1) Wir nahmen eine Quantitaͤt dieses Rothes, welches sehr rein war, und
nachdem wir es in Alkohol aufgeloͤst hatten, vermischten wir denselben mit
einer alkoholischen Aufloͤsung von schwefelsaurem Chinine, das mit einigen
Tropfen Saͤure versezt war; nachdem das Ganze sorgfaͤltig filtrirt
worden war, goßen wir das 10- oder 12fache Gewicht destillirten Wassers hinzu. (Die
alkoholische Aufloͤsung des schwefelsauren Chinins, als sie fuͤr sich
mit einem aͤhnlichen Verhaͤltnisse von Wasser behandelt wurde, gab
keinen Niederschlag). Das Gemenge truͤbte sich sogleich, und ließ ein in
flokiges rothes Pulver fallen, welches mit der groͤßten Sorgfalt
ausgesuͤßt wurde. Dieses Pulver gesammelt, neuerdings in Alkohol
aufgeloͤst, und sodann mit einem Ueberschuße aͤzender Bittererde
behandelt, gab einen unaufloͤslichen Niederschlag, worin der
Faͤrbestoff fixirt war; der uͤberstehende Alkohol war wenig bitter:
man verdunstete ihn im Marienbade, und das Product war eine gruͤnliche,
pechartige, in sehr schwacher Schwefelsaͤure, die davon nicht neutralisirt
wurde, kaum aufloͤsliche Substanz; als sie sodann mit Wasser verduͤnnt
wurde, erhielt man in der durchgeseihten Fluͤßigkeit kaum Spuren von Chinin:
man darf daher annehmen, daß bei dieser Faͤllung das Cinchoninroth nicht
merklich auf das Chininsalz gewirkt hatte, waͤhrend es bei dem Versuche, wo
Alles zur Trokniß abgeraucht worden war, einen Theil desselben an sich gezogen
hatte.
2) Eine sehr gesaͤttigte Tinctur von gelber Chinarinde wurde wie oben mit
ihrem 10- bis 12fachen Gewichte reinen Wassers versezt.
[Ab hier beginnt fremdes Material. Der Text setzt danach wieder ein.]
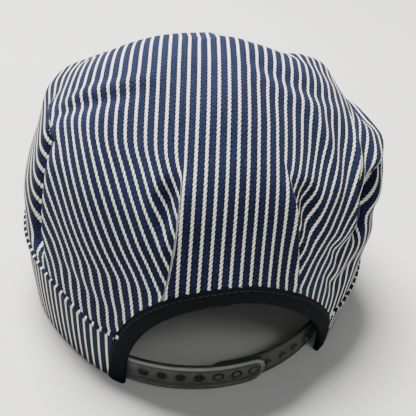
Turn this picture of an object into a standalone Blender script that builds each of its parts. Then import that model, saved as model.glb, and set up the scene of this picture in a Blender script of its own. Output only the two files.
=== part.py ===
"""Striped snapback cap with a deep soft crown, modelled as separate pieces.

Metres, +Z up. The cap rests on its band at z = 0. The opening with the strap is
at the back (-Y), the peak at the front (+Y). Angles round the head are measured
from the back: 0 is the back, +90 is +X, 180 is the front.
"""

import bpy
import numpy as np

# Head band
RIM_RADIUS = 0.0995
BAND_HEIGHT = 0.060
BAND_WALL = 0.0020
FRONT_LIFT = 0.013
LIFT_START_ANGLE = 105.0
LIFT_SPAN_ANGLE = 60.0

# Crown
SEAM_RADIUS = 0.1010
CROWN_TOP = 0.165
CROWN_WALL = 0.0018
CROWN_LENGTH = 0.130
TOP_SHIFT_X = 0.002
TOP_SHIFT_Y = 0.003
FOLD_REACH = 0.010
FOLD_DEPTH = 0.010
FOLD_FREE_TOP = 0.15
FOLD_FREE_SEAM = 0.10
LIP_OFFSET = 1.8
LIP_REACH = 1.2

# Opening at the back
OPENING_LEFT = 0.0590
OPENING_RIGHT = 0.0680
ARCH_HEIGHT = 0.0735
ARCH_SHIFT = 0.0005
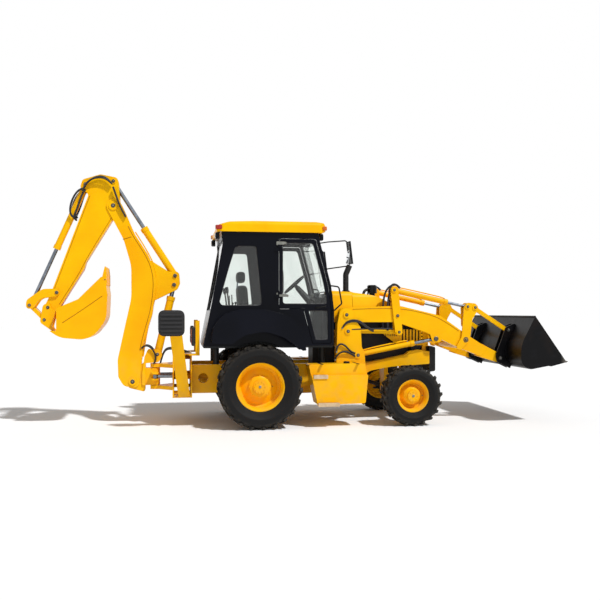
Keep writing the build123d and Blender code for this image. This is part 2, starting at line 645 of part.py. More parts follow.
def dipper():
    """The tapered dipper with its slotted tail and the boss for the bucket."""
    arm = plate([
        (-2050, 3690, 62), (-2300, 3735, 60), (-2560, 3650, 60), (-2600, 3520, 60),
        (-2468, 3440, 60), (-3010, 1960, 80), (-3130, 1700, 80), (-3000, 1665, 80),
        (-2872, 1765, 60), (-2538, 2316, 100), (-2511, 2415, 100), (-2111, 3084, 100),
        (-2010, 3240, 100), (-2030, 3560, 60)
    ], -DIPPER_HALF, DIPPER_HALF)
    arm -= plate([(-1980, 3395, 0), (-1980, 3800, 0), (-2228, 3800, 0), (-2228, 3400, 20)], -56, 56)
    arm -= plate([(-2420, 3760, 0), (-2640, 3760, 0), (-2640, 3400, 0), (-2490, 3400, 0),
                  (-2420, 3560, 0)], -56, 56)
    arm -= disc(HEAD_PIN, PIN_R + 7 + PIN_FIT, -80, 80)
    arm -= disc(DIG_PIN, PIN_R + PIN_FIT, -80, 80)
    arm += disc(CURL_PIN, PIN_R, -DIPPER_HALF - 10, DIPPER_HALF + 10)
    for y in (-DIPPER_HALF - 10, DIPPER_HALF):
        arm += disc(CROWD_EYE, PIN_R + 12, y, y + 10)
    arm += disc(TIP_PIN, PIN_R, -118, 118)
    return arm


def crowd_barrel():
    return barrel(CROWD_PIN, CROWD_EYE, 0, CROWD_LONG, 54, 30, 56, 60)


def crowd_rod():
    return piston(CROWD_PIN, CROWD_EYE, 0, CROWD_LONG, 30, 50, 50, 90)


def curl_barrel():
    return barrel(CURL_PIN, KNUCKLE, 0, CURL_LONG, 50, 28, 54, 50)


def curl_rod():
    return piston(CURL_PIN, KNUCKLE, 0, CURL_LONG, 28, 46, 38, 600)


def tipping_lever():
    """Two side plates from the dipper to the knuckle, with stub pins for the link."""
    body = None
    for y in (-112, 90):
        half = plate([
            (-2870, 1960, 55), (-2925, 2022, 45), (-3130, 2015, 160), (-3355, 1850, 90),
            (-3362, 1725, 50), (-3262, 1722, 50), (-3160, 1880, 120), (-2930, 1905, 50)
        ], y, y + 22)
        half -= disc(TIP_PIN, PIN_R + PIN_FIT, y - 1, y + 23)
        body = half if body is None else body + half
    body += disc(KNUCKLE, PIN_R, 44, 120)
    body += disc(KNUCKLE, PIN_R, -120, -44)
    return body


def bucket_link():
    """The forked link from the knuckle to the bucket's outer ear."""
    body = disc(DIG_EAR, 44, -DIPPER_HALF, DIPPER_HALF)
    dx = DIG_EAR[0] - KNUCKLE[0]
    dz = DIG_EAR[1] - KNUCKLE[1]
    middle = Pos((KNUCKLE[0] + DIG_EAR[0]) / 2, 0, (KNUCKLE[1] + DIG_EAR[1]) / 2)
    body += middle * Rot(0, -degrees(atan2(dz, dx)), 0) * Box(hypot(dx, dz), 2 * DIPPER_HALF, 56)
    body += disc(KNUCKLE, KNUCKLE_BOSS, -DIPPER_HALF, DIPPER_HALF)
    body -= disc(KNUCKLE, 96, -44, 44)
    body -= disc(KNUCKLE, PIN_R + PIN_FIT, -DIPPER_HALF, DIPPER_HALF)
    return body


def backhoe_bucket():
    """The digging bucket: curved shell between side plates, ears and five teeth."""
    wall = 14
    shell = [
        (-3000, 1690, 60), (-2598, 1862, 0), (-2276, 2187, 0), (-2215, 2210, 0), (-2180, 1930, 0),
        (-2195, 1560, 330), (-2420, 1260, 330), (-2860, 1300, 330), (-3165, 1520, 60),
        (-3120, 1790, 70), (-3020, 1810, 60)
    ]
    inside = [
        (-2940, 1700, 60), (-2598, 1890, 0), (-2300, 2230, 0), (-2236, 2200, 0), (-2197, 1930, 0),
        (-2211, 1570, 318), (-2430, 1278, 318), (-2850, 1318, 318), (-3000, 1440, 60)
    ]
    body = plate(shell, -DIG_HALF, DIG_HALF)
    body -= plate(inside, -DIG_HALF + wall, DIG_HALF - wall)
    body -= block(-3300, -2905, -84, 84, 1400, 1900)
    body -= block(-2905, -2800, -84, 84, 1600, 1900)
    for side in (1, -1):
        low = 109 if side > 0 else -DIG_HALF
        body -= block(-3300, -2905, low, low + DIG_HALF - 109, 1400, 1900)
    body += disc(DIG_PIN, PIN_R, -109, 109)
    for side in (1, -1):
        body += disc(DIG_EAR, 44, side * 96.5 - 12.5, side * 96.5 + 12.5)
    for i in range(5):
        y = -DIG_HALF + 30 + i * (2 * DIG_HALF - 60) / 4
        body += plate([(-2268, 2130, 0), (-2188, 2070, 0), (-2190, 2225, 0), (-2204, 2345, 8),
                       (-2218, 2345, 8), (-2245, 2235, 0)], y - 28, y + 28)
    return body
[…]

Der entstandene Niederschlag
gab, gut ausgesuͤßt, und auf dieselbe Art wie der vorhergehende behandelt,
eine sehr betraͤchtliche Quantitaͤt Chinin.
Es ist daher wahrscheinlich, daß hier das Wasser die zwischen dem Alkaloïde
und dem Cinchoninrothe bestehende natuͤrliche Verbindung nicht zersezte, und
daß es eben so wenig die Bildung desselben, indem es diesen Faͤrbestoff auf
das saure chininsaure Chinin einwirken ließ, bewirken konnte, indem der
vorhergehende Versuch das Gegentheil zu beweisen scheint.
Alles vereinigt sich also, uns in der Meinung zu bestaͤrken, daß die
Verbindungen des Chinins mit dem Cinchoninrothe und der Chininsaͤure neben
einander urspruͤnglich in der Wurzel enthalten sind.
Folgerungen.
Aus diesen Versuchen scheint hauptsaͤchlich hervorzugehen:
1) Daß die Alkalitaͤt den alkalischen Substanzen, welche man Alkaloïde
nennt, urspruͤnglich eigen ist;
2) daß in den Chinarinden die vegetabilischen Basen zugleich mit der
Chininsaͤure in Ueberschuß und dem aufloͤslichen und
unaufloͤslichen rothen Faͤrbestoffe vereinigt zu seyn scheinen;
3) endlich, daß die natuͤrlichen Verbindungen des Chinins und Cinchonins mit
der Chininsaͤure isolirt werden koͤnnen, und daß man sie, wenn auch
schwer, doch krystallisirt erhalten kann.